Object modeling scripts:
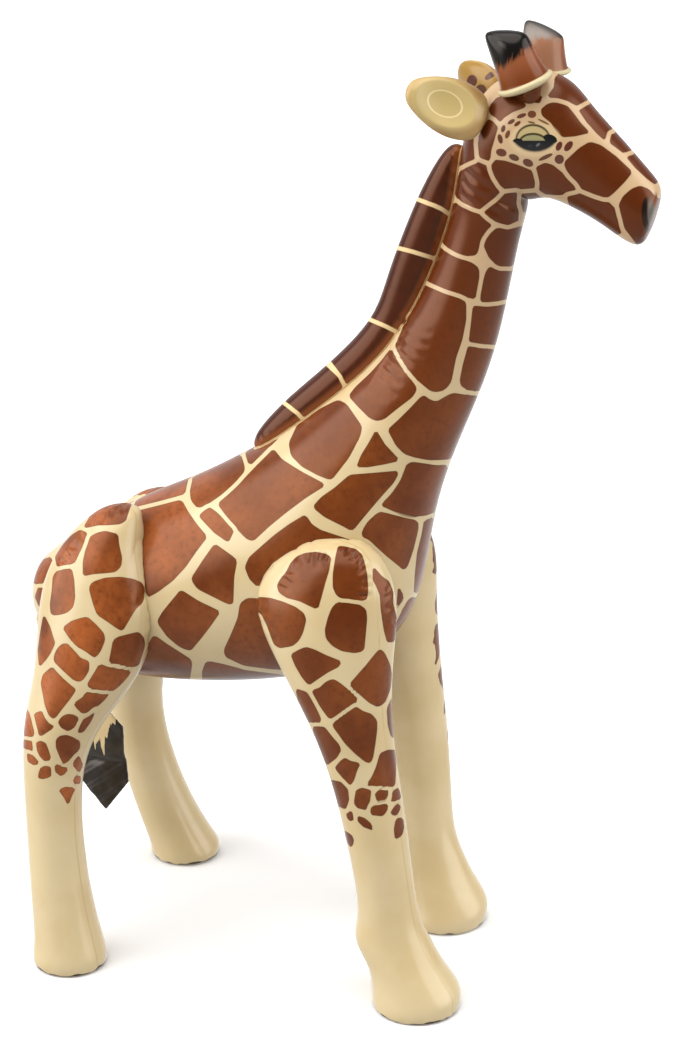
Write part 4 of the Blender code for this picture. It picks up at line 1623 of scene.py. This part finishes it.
@dataclass
class Leg:
    """One leg, from its arched top on the body's side down to its foot."""

    place: str
    rings: tuple[LegRing, ...]
    pose: LegPose
    near_pose: LegPose
    sole_radius: float
    patches: tuple[Patch, ...]
    rows: tuple[PuckerRow, ...] = ()
    segments: int = 8
    levels: int = 5
    bend_power: float = 1.5
    thigh_base: float = 290.0
    thigh_top: float = 450.0
    sole_thickness: float = 5.0
    sole_inset: float = 3.0
    wall_gap: float = 0.9
    top_gap: float = 0.7
    foot_round_share: float = 0.3
    foot_flat_share: float = 0.6
    pucker_pitch: float = 9.0
    pucker_depth: float = 2.2
    pucker_reach: float = 13.0
    scallop_pitch: float = 11.7
    scallop_sway: float = 0.4
    scallop_power: float = 1.6
    scallop_height: float = 9.0
    scallop_clear: float = 1.5
    scallop_pull: float = 1.1
    unevenness: float = 0.35
    lip_height: float = 4.0
    lip_lift: float = 1.6
    print_gap: float = 3.4
    seam_ways: tuple[tuple[float, float], ...] = ((0.34, -0.94), (-0.34, 0.94))

    def side(self) -> float:
        """Gives the sign of x on this leg's side."""
        return 1.0 if self.place.endswith("left") else -1.0

    def shift(self, height: float, pose: LegPose) -> Triple:
        """Gives how a stance moves the leg at a drawn height.

        Args:
            height: The drawn height in mm.
            pose: The stance.

        Returns:
            The move outwards, backwards and down, in mm.
        """
        foot = max(0.0, (pose.bend_top - height) / pose.bend_top) ** self.bend_power
        thigh = max(0.0, (height - self.thigh_base) / (self.thigh_top - self.thigh_base))
        return pose.out * foot, pose.back * foot + pose.thigh_back * thigh, pose.thigh_drop * thigh

    def hoops(self) -> list[Hoop]:
        """Gives the leg's rings in place, in metres.

        Returns:
            The rings from the top down, with those of the foot.
        """
        across = Vector((1.0, 0.0, 0.0))
        along = Vector((0.0, 1.0, 0.0))
        swell = cage_swell(self.segments) * MM
        made = []
        for ring in self.rings:
            out, back, drop = self.shift(ring.height, self.pose)
            centre = drawn(self.side() * (ring.out + out), ring.back + back, ring.height - drop)
            made.append(Hoop(centre, across, along, ring.half_width * swell, ring.half_length * swell))
        return made + self.foot_hoops(across, along)

    def foot_middle(self, height: float) -> Vector:
        """Gives the middle of the foot at a height in drawn mm, as a place in metres."""
        foot = self.rings[-1]
        return drawn(self.side() * (foot.out + self.pose.out), foot.back + self.pose.back, height)

    def foot_hoops(self, across: Vector, along: Vector) -> list[Hoop]:
        """Gives the rings that wrap the foot's film round its sole.

        Args:
            across: The direction of x.
            along: The direction of y.

        Returns:
            The lowest rings.
        """
        radius = self.sole_radius + self.sole_inset
        swelled = radius * cage_swell(self.segments)
        wall = (self.sole_radius + self.wall_gap) * cage_swell(self.segments)
        flat = self.sole_thickness + self.top_gap
        rounded = flat + (self.rings[-1].height - flat) * self.foot_round_share
        profile = (
            (rounded, swelled),
            (4.0, swelled - 0.4),
            (1.6, swelled - 1.3),
            (1.5, wall + 0.2),
            (3.6, wall),
            (flat, wall),
            (flat, wall - 1.6),
            (flat, radius * self.foot_flat_share),
        )
        return [Hoop(self.foot_middle(height), across, along, size * MM, size * MM)
                for height, size in profile]

    def to_near(self, points: np.ndarray) -> np.ndarray:
        """Carries points of this leg onto the near leg of its pair.

        Args:
            points: Places on this leg, in metres.

        Returns:
            The matching places on the near leg.
        """
        carried = mirrored_in(points)
        if self.pose == self.near_pose:
            return carried
        for number, point in enumerate(carried):
            height = point[2] / MM
            own = self.shift(height, self.pose)
            near = self.shift(height, self.near_pose)
            carried[number, 0] -= (near[0] - own[0]) * MM
            carried[number, 1] += (near[1] - own[1]) * MM
            carried[number, 2] += (own[2] - near[2]) * MM
        return carried

    def build(self, skin: BVHTree, cutter: Piece) -> Piece:
        """Builds the leg and cuts it back to the body.

        Args:
            skin: The body's search tree.
            cutter: The body's skin, moved out by the contact gap.

        Returns:
            The leg's mesh object.
        """
        leg = loft("leg_" + self.place + "_skin", self.hoops(), self.segments, self.levels - 1)
        pucker_weld(leg, skin, self.pucker_pitch, self.pucker_depth, self.pucker_reach)
        creases = [crease for row in self.rows for crease in row.creases()]
        if creases and self.pose == self.near_pose:
            press_creases(leg, creases, False)
        self.pucker_sole(leg)
        cut_back(leg, cutter)
        return leg

    def pucker_sole(self, leg: Piece) -> None:
        """Draws the foot's film together in puckers round the sole.

        Args:
            leg: The leg's mesh object.
        """
        points = corners_of(leg)
        middle = self.foot_middle(0.0)
        turn = np.arctan2(points[:, 1] - middle.y, points[:, 0] - middle.x)
        rise = points[:, 2] / MM
        away = np.hypot(points[:, 0] - middle.x, points[:, 1] - middle.y) / MM
        count = round(2 * math.pi * self.sole_radius / self.scallop_pitch)
        phase = turn * count / 2 + self.scallop_sway * np.sin(turn * 3)
        fold = (1 - np.abs(np.sin(phase))) ** self.scallop_power
        clear = np.clip((away - self.sole_radius) / self.scallop_clear - 1, 0.0, 1.0)
        uneven = 1 - self.unevenness + self.unevenness * np.sin(turn * 2.0 + 1.0)
        size = fold * np.exp(-((rise / self.scallop_height) ** 2)) * clear * uneven * MM
        points[:, 0] -= np.cos(turn) * size * self.scallop_pull
        points[:, 1] -= np.sin(turn) * size * self.scallop_pull
        points[:, 2] += size * np.exp(-((rise / self.lip_height) ** 2)) * self.lip_lift
        move_corners(leg, points)

    def seam_gaps(self, points: np.ndarray) -> np.ndarray:
        """Measures how far points are from the leg's two weld seams.

        Args:
            points: Places on the leg, in metres.

        Returns:
            The distances in mm.
        """
        shifts = [self.shift(ring.height, self.pose) for ring in self.rings]
        heights = np.array([ring.height - shift[2] for ring, shift in zip(self.rings, shifts)])
        outs = np.array([ring.out + shift[0] for ring, shift in zip(self.rings, shifts)])
        backs = np.array([ring.back + shift[1] for ring, shift in zip(self.rings, shifts)]) + BACK_SHIFT
        order = np.argsort(heights)
        away_x = points[:, 0] / MM * self.side() - np.interp(points[:, 2] / MM, heights[order], outs[order])
        away_y = points[:, 1] / MM - np.interp(points[:, 2] / MM, heights[order], backs[order])
        gaps = np.full(len(points), 99.0)
        for way_x, way_y in self.seam_ways:
            ahead = away_x * way_x + away_y * way_y > 0
            gaps = np.where(ahead, np.minimum(gaps, np.abs(away_x * way_y - away_y * way_x)), gaps)
        return gaps

    def dress(self, leg: Piece, film: bpy.types.Material) -> None:
        """Prints the coat on the leg.

        Args:
            leg: The leg's mesh object.
            film: The coat's material.
        """
        CoatPrint(self.patches, False, least_gap=self.print_gap).lay(leg, self.to_near)
        write_values(leg, "seam_gap", self.seam_gaps(corners_of(leg)))
        finish_piece(leg, film, ["leg_" + self.place])


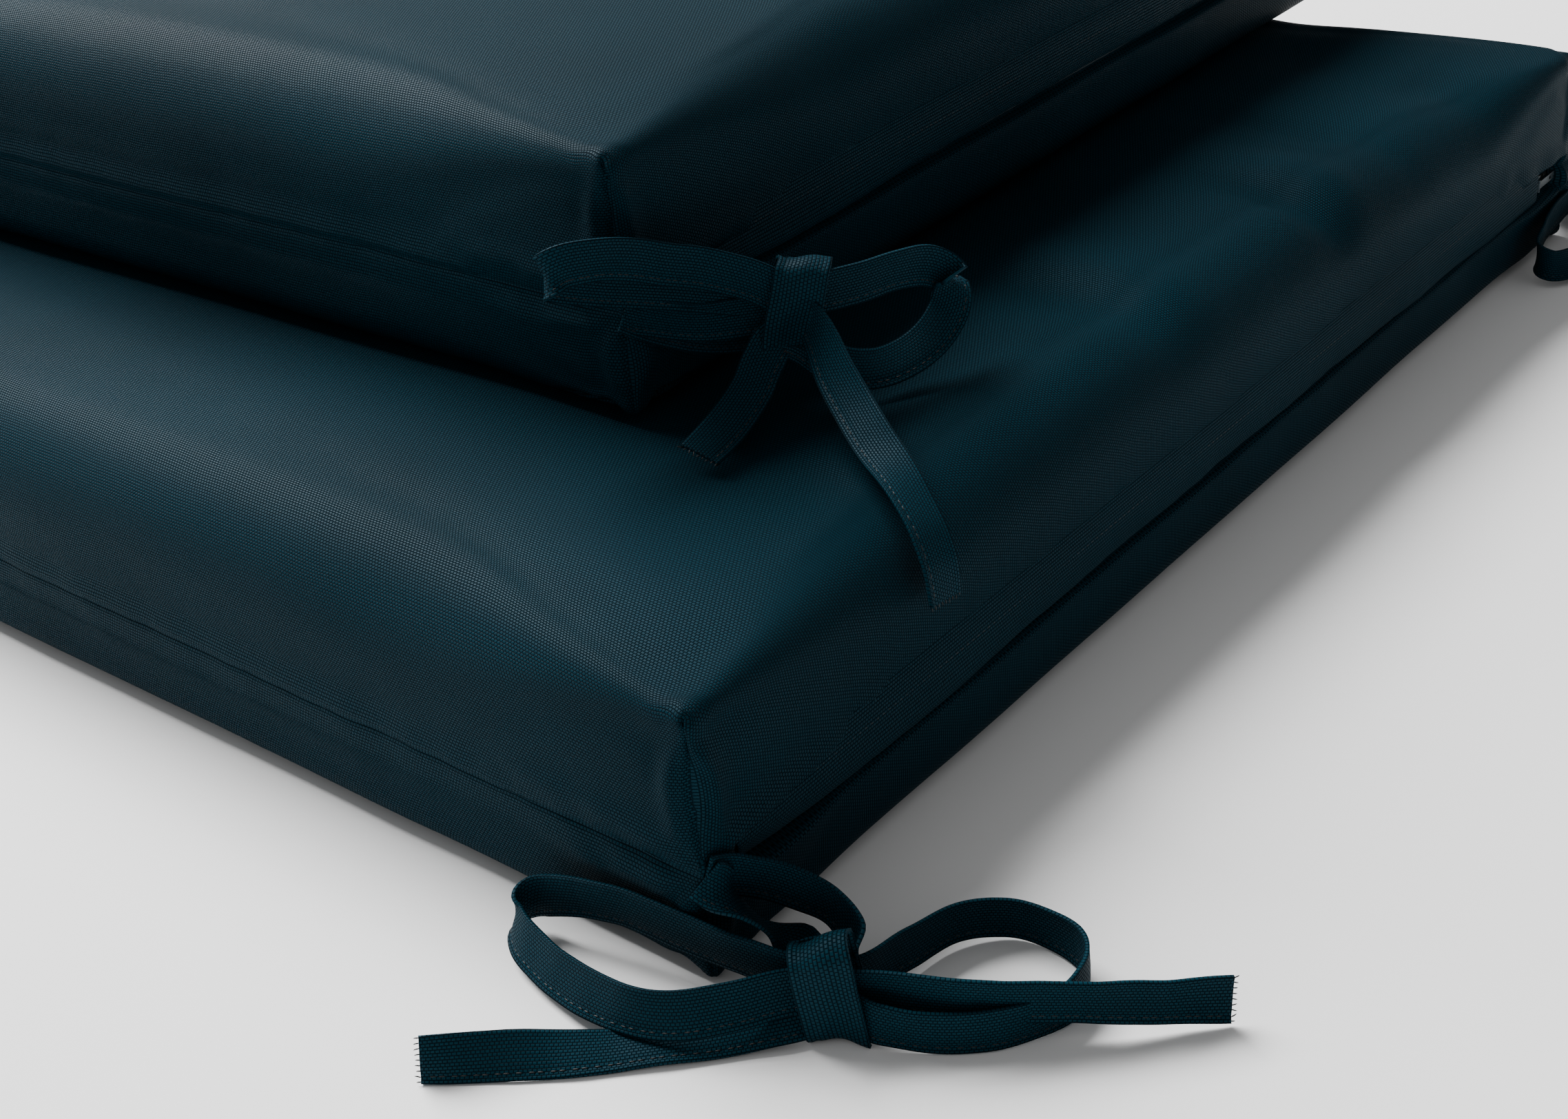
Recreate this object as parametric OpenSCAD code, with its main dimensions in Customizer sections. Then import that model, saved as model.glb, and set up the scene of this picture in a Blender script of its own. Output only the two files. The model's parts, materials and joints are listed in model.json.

◆ Your task ◆
Repeat verbatim the opening run of entries, ending with the line that contains "leg, from its".

◆ Task result ◆
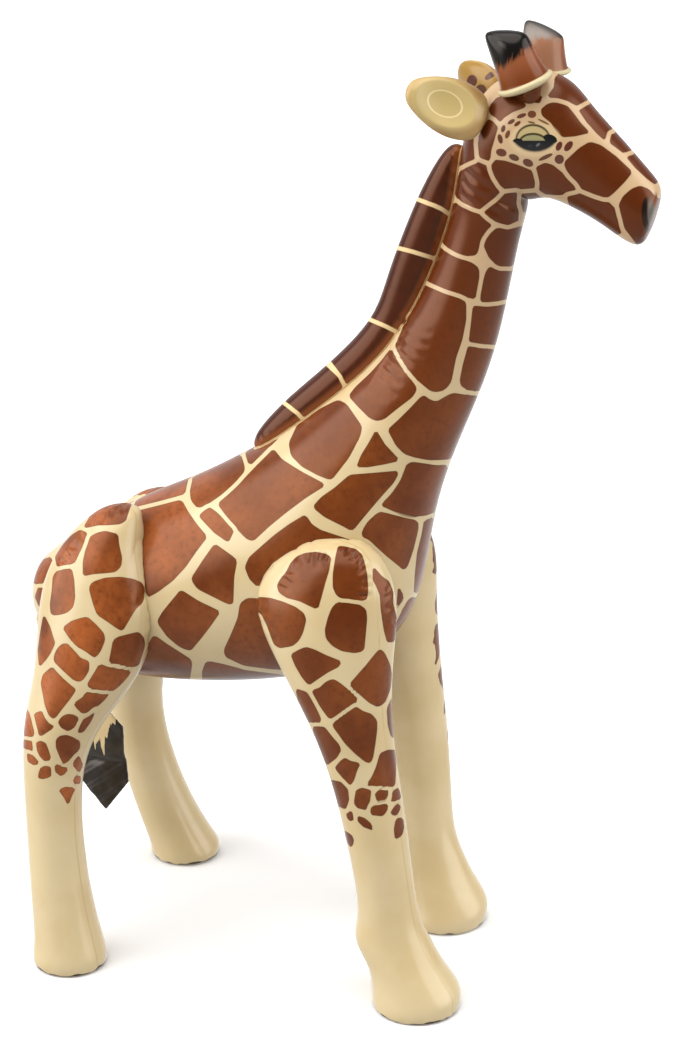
Write part 4 of the Blender code for this picture. It picks up at line 1623 of scene.py. This part finishes it.
@dataclass
class Leg:
    """One leg, from its arched top on the body's side down to its foot."""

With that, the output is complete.